# Requirement
Both the line containing "cutters = around(screw_hole(), hole_circle, hole_angles)" and the line containing "for node in" are to be reproduced exactly, along with every line between them, and nothing more.

Start of Collected material

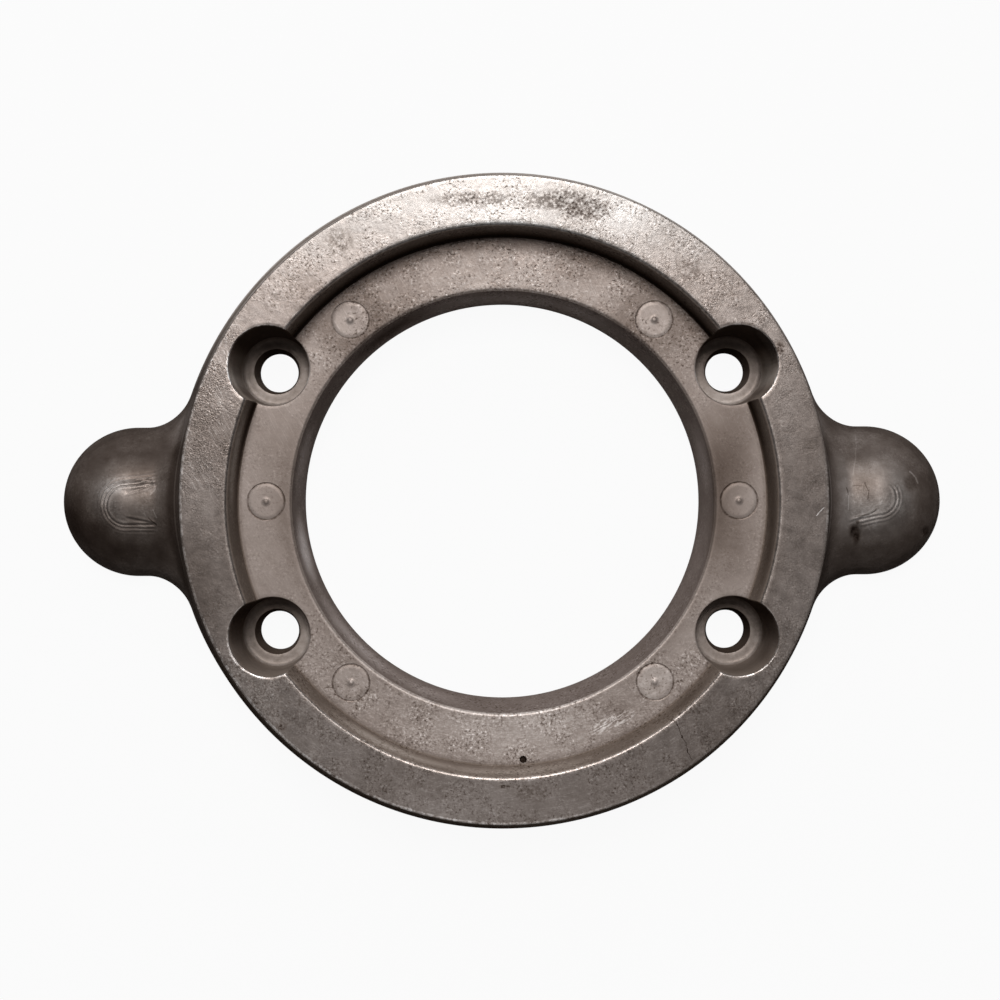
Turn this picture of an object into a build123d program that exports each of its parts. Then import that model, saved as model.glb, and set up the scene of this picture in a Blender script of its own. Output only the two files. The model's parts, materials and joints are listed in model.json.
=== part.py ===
from build123d import *
from math import cos, radians, sin, tan
import os

# Ring: heights are above the flat back, radii are from the bore axis
ring_height = 20.0
ledge_height = 12.4
back_radius = 61.6
wall_draft = 12.1
bore_radius = 36.8
bore_land = 2.5
bore_draft = 7.5
step_foot_radius = 47.9
step_draft = 7.5
step_edge_round = 0.5
step_foot_round = 0.6
rim_edge_break = 0.4
ledge_edge_break = 0.6

# Screw holes, on a circle and mirrored about both middle planes
hole_circle = 96.0
hole_angle = 30.0
hole_radius = 3.6
hole_land = 1.5
hole_mouth_radius = 4.2
seat_height = 5.0
seat_radius = 6.4
seat_draft = 2.2
seat_foot_break = 0.5

# Ears: a level half-round ridge that ends in a round nose, and a blend that climbs the wall almost to the rim
nose_x = 68.05
ear_radius = 13.93
ear_sink = 0.9
ear_root_x = 52.0
blend_below_rim = 1.8

# Ejector-pin marks on the ledge
mark_circle = 85.5
mark_radius = 3.35
mark_depth = 0.15
mark_spread = 50.0

face_radius = back_radius - ring_height * tan(radians(wall_draft))
step_top_radius = step_foot_radius + (ring_height - ledge_height) * tan(radians(step_draft))
bore_mouth_radius = bore_radius + (ledge_height - bore_land) * tan(radians(bore_draft))
seat_mouth_radius = seat_radius + (ring_height - seat_height) * tan(radians(seat_draft))
wall_above_ear = (ring_height - rim_edge_break - blend_below_rim - ear_radius + ear_sink) / cos(radians(wall_draft))
ear_blend = wall_above_ear * tan(radians(45 + wall_draft / 2))
over = 1.0


def softened(face, soften, corners):
    # each corner is a place in the section and the size of the round or the flat that softens it
    for (across, height), size in corners:
        corner = face.vertices().sort_by_distance(Vertex(0, across, height))[0]
        face = soften(corner, size)
    return face


def ring():
    # the section runs from the back of the bore round to the back of the outer wall
    outline = Polyline(
        (0, bore_radius, 0),
        (0, bore_radius, bore_land),
        (0, bore_mouth_radius, ledge_height),
        (0, step_foot_radius, ledge_height),
        (0, step_top_radius, ring_height),
        (0, face_radius, ring_height),
        (0, back_radius, 0),
        close=True,
    )
    rounds = [
        ((step_foot_radius, ledge_height), step_foot_round),
        ((step_top_radius, ring_height), step_edge_round),
    ]
    flats = [
        ((bore_mouth_radius, ledge_height), ledge_edge_break),
        ((face_radius, ring_height), rim_edge_break),
    ]
    section = softened(make_face(outline), fillet, rounds)
    return revolve(softened(section, chamfer, flats), Axis.Z)


def ear():
    # the round is sunk a little below the back, so its sides lean inwards like the rest of the casting
    length = nose_x - ear_root_x
    ridge = Pos(ear_root_x + length / 2, 0, -ear_sink) * Rot(0, 90, 0) * Cylinder(ear_radius, length)
    nose = Pos(nose_x, 0, -ear_sink) * Sphere(ear_radius)
    room = Pos(nose_x, 0, 0) * Box(
        4 * ear_radius, 4 * ear_radius, 2 * ear_radius, align=(Align.CENTER, Align.CENTER, Align.MIN)
    )
    return (ridge + nose) & room


def is_joint(edge):
    # the line where an ear leaves the ring's outer wall: it climbs from the back almost to the ridge
    box = edge.bounding_box()
    middle = abs(edge.center().X)
    return box.size.Z > ear_radius / 3 and face_radius < middle < back_radius and box.max.Z < ear_radius


def body():
    right = ear()
    joined = ring() + right + mirror(right, Plane.YZ)
    return fillet(joined.edges().filter_by(is_joint), ear_blend)


def screw_hole():
    # from the back: a short straight land, a widening hole, a flat seat and a drafted counterbore
    outline = Polyline(
        (0, 0, -over),
        (0, hole_radius, -over),
        (0, hole_radius, hole_land),
        (0, hole_mouth_radius, seat_height),
        (0, seat_radius, seat_height),
        (0, seat_mouth_radius, ring_height),
        (0, seat_mouth_radius, ring_height + over),
        (0, 0, ring_height + over),
        close=True,
    )
    section = softened(make_face(outline), chamfer, [((seat_radius, seat_height), seat_foot_break)])
    return revolve(section, Axis.Z)


def around(shape, circle, angles):
    spots = [Pos(circle / 2 * cos(radians(a)), circle / 2 * sin(radians(a)), 0) for a in angles]
    return [spot * shape for spot in spots]


def pin_mark():
    depth = mark_depth + over
    return Pos(0, 0, ledge_height - mark_depth + depth / 2) * Cylinder(mark_radius, depth)


def anode():
    hole_angles = [hole_angle, 180 - hole_angle, 180 + hole_angle, -hole_angle]
    mark_angles = [0, mark_spread, 180 - mark_spread, 180, 180 + mark_spread, -mark_spread]
    cutters = around(screw_hole(), hole_circle, hole_angles) + around(pin_mark(), mark_circle, mark_angles)
    return body() - cutters


os.makedirs("parts", exist_ok=True)
export_step(anode(), "parts/anode_ring.step")
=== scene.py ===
import json
from math import atan2, ceil, radians

import bmesh
import bpy
import numpy as np
from mathutils import Matrix, Vector


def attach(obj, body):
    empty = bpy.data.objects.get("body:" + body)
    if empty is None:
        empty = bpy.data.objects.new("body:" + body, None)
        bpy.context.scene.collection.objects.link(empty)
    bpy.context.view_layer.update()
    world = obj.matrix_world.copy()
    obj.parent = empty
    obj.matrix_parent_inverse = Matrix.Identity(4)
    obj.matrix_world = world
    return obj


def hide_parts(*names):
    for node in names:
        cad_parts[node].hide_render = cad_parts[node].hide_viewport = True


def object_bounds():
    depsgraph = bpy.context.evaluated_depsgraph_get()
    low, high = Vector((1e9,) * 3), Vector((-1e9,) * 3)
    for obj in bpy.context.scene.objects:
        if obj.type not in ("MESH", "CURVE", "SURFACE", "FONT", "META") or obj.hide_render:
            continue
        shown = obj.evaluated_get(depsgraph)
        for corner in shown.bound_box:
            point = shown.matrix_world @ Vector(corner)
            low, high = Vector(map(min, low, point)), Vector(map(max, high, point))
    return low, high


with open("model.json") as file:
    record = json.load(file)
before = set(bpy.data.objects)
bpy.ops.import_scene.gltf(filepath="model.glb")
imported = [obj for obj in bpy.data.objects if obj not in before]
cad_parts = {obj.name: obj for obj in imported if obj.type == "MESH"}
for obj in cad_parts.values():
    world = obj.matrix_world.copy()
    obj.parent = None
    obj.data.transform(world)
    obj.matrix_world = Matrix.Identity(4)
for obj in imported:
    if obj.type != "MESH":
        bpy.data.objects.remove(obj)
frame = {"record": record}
cadLow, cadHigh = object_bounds()
mounts = {m["name"]: m["dims"] for m in frame["record"]["mounts"]}
perMetre = 1000.0  # shapes are worked out in millimetres, and the mesh is in metres
print("frame loaded", [round(v * perMetre, 2) for v in cadHigh])

# Casting: one closed surface, in grids of rows and columns that share their edges

ring = {
    "height": cadHigh.z * perMetre,
    "backRadius": cadHigh.y * perMetre,
    "boreRadius": mounts["carrier_bore"]["r_mm"],
    "boreLand": mounts["carrier_bore"]["length_mm"],
    "boreMouth": 38.3,
    "ledgeHeight": 12.4,
    "stepFoot": 47.9,
    "stepTop": 48.7,
    "wallDraft": radians(11.9),
    "ledgeEdgeRound": 0.55,
    "stepFootRound": 0.3,
    "stepEdgeRound": 0.7,
    "rimEdgeRound": 0.18,
    "rimShift": (0.25, 0.2),  # the outer wall's top edge sits a little off the bore's axis
    "mouthShift": (0.12, -0.17),  # and so does the bore's mouth
    "footShift": (0.12, 0.17),  # the back's edge is worn this far in on the side that faces away from +X +Y
    "rowGap": 0.6,  # widest gap between rows on the flat rings
    "wallRows": 12,
    "plainColumn": radians(1.15),
}

seat = {
    "circle": np.hypot(mounts["screw_holes"]["spacing_x_mm"], mounts["screw_holes"]["spacing_y_mm"]) / 2,
    "angle": atan2(mounts["screw_holes"]["spacing_y_mm"], mounts["screw_holes"]["spacing_x_mm"]),
    "holeRadius": mounts["screw_holes"]["hole_r_mm"],
    "holeLand": 1.5,
    "holeMouth": 4.2,
    "height": 5.0,
    "radius": 6.4,
    "draft": radians(2.2),
    "footRound": 0.7,
    "lip": 0.22,
}

mark = {
    "circle": 42.75,
    "spread": radians(50.0),
    "radius": 3.35,
    "edge": 0.2,  # the flat between the groove and the ring's own rows
    "groove": 0.07,
    "sink": 0.03,
    "pip": 0.16,
}

# a blow hole in the ledge's corner
pit = {"circle": 46.85, "angle": radians(274.4), "radius": 0.7, "depth": 0.95}

ear = {
    "reach": cadHigh.x * perMetre,
    "radius": 13.93,
    "sink": 0.9,
    "blend": 6.0,
    "topBlend": 4.2,  # the blend is tighter where the ridge meets the wall
    "blendHeights": (4.0, 12.5),  # and it tightens between these heights
    "ridgeFoot": 62.3,  # where the legs of the grid begin on the ridge line
    "innerLevels": (0.0, 0.55, 1.05),  # the columns' distances from the ridge line: the first ones,
    "fineLevels": (1.4, 5.8, 0.135),  # the close ones among the mill's steps, as start, end and gap,
    "columnsPerRadian": 36,  # and the even ones past them
    "bunching": 0.273,  # how much closer together the columns near the ridge line meet the rim
    "calmLevel": 11.0,  # past this distance the mill's shift and tilt don't move the columns
    "legRows": 22,
    "noseRows": 40,
    "tracedRows": 241,  # rows that trace the wall above the ear before they are spaced evenly
    "stepWidth": 0.26,
    "stepStart": (62.5, 63.2),  # the mill's steps come up between these places along the ear
}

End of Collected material

# Output below
    cutters = around(screw_hole(), hole_circle, hole_angles) + around(pin_mark(), mark_circle, mark_angles)
    return body() - cutters


os.makedirs("parts", exist_ok=True)
export_step(anode(), "parts/anode_ring.step")
=== scene.py ===
import json
from math import atan2, ceil, radians

import bmesh
import bpy
import numpy as np
from mathutils import Matrix, Vector


def attach(obj, body):
    empty = bpy.data.objects.get("body:" + body)
    if empty is None:
        empty = bpy.data.objects.new("body:" + body, None)
        bpy.context.scene.collection.objects.link(empty)
    bpy.context.view_layer.update()
    world = obj.matrix_world.copy()
    obj.parent = empty
    obj.matrix_parent_inverse = Matrix.Identity(4)
    obj.matrix_world = world
    return obj


def hide_parts(*names):
    for node in names:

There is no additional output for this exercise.